Para el economista, Miguel Angel Bernal, profesor de la Fundación de Estudios Financieros, «es terrible que se meta la tijera aquí, mientras que contamos con 23 ministerios, por ejemplo. La excusa de que es para incentivar la entrada de la mujer en el mercado laboral es de risa». Acaso el problema más grave que atenace esta hora de encrucijadas sea el del «neopopulismo», que, a la vista de sus medidas y su proceder, tan ilógicas, absurdas y hasta ilegales, constituye, en palabras del filósofo escritor Francesc Torralba, «un insulto a la inteligencia, un narcótico para masas, pero en ningún caso el modo de afrontar situaciones críticas». El populismo es alineante porque engaña y crea la esperanza en un mundo ideal, pero inviable desde el punto de vista práctico, como el que se nos acaba de diseñar para el año 2050. El populista es, justamente, esa figura elevada al plano de redentor social y político que ofrece una salvación mágica a los múltiples problemas que padecemos y, además, de consumo fácil para las masas.

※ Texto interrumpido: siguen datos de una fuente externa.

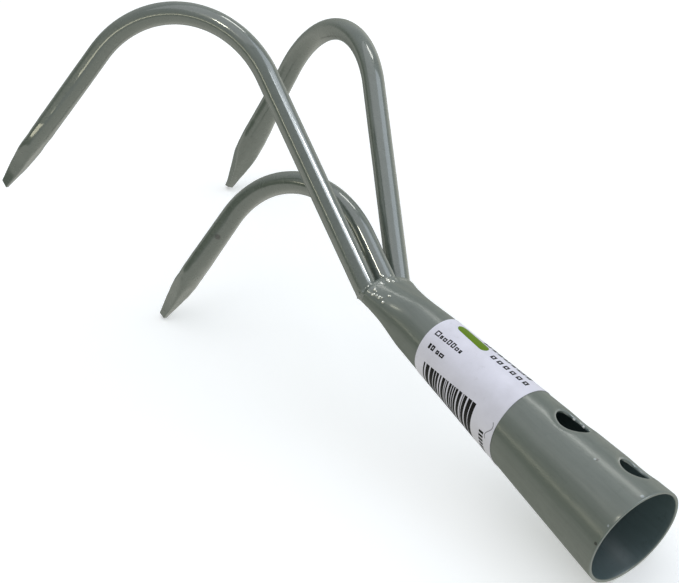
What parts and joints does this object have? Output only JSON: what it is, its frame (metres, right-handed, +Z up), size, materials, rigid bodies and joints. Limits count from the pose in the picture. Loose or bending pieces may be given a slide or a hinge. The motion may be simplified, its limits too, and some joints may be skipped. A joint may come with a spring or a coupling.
{
  "type": "hand cultivator head",
  "caption": "Cultivator head: a tapered steel socket for a wooden handle, with fanned round-bar tines hooked down to forged points.",
  "frame": {"origin": "centre of the bottom of the bounding box, on the floor the tool lies on", "axes": "+Z is up. The socket points along +Y from its mouth to the tines, rising 11 degrees. The tool lies as it comes to rest, on the socket's rim, the middle point and the right point, so its mirror plane leans 33 degrees."},
  "size_m": [0.1698, 0.3352, 0.1563],
  "materials": {
    "socket_paint": "gloss",
    "tine_paint": "gloss",
    "weld_paint": "gloss",
    "label_paper": "satin"
  },
  "bodies": {
    "root": {"socket": "socket_paint", "tine_left": "tine_paint", "tine_middle": "tine_paint", "tine_right": "tine_paint", "weld_over_left": "weld_paint", "weld_over_middle": "weld_paint", "weld_over_right": "weld_paint", "weld_under_left": "weld_paint", "weld_under_middle": "weld_paint", "weld_under_right": "weld_paint", "label": "label_paper"}
  },
  "joints": []
}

De entrada, el populista sabe de sobra que no puede llevar a cabo las reformas que promete, las supuestas soluciones milagrosas.

Pero esto es lo propio del «cinismo posmoderno planetario» que vivimos. «El cínico, como escribe Peter Sloterdijk, es un gran comediante, un excelente impostor. Habla tan bien que parece que se lo crea de verdad. Se presenta con tal carisma que da la sensación de que es un tipo fiable, honesto, digno de confianza. Es un virtuoso de la hipocresía y, naturalmente, logra engañar». En nuestras manos está la reflexión y la decisión. La ciudadanía debe desarrollar sistemas inmunológicos frente a los «neopopulismos» que van a brotar en esta década del siglo XXI. Está en juego la libertad y la vida.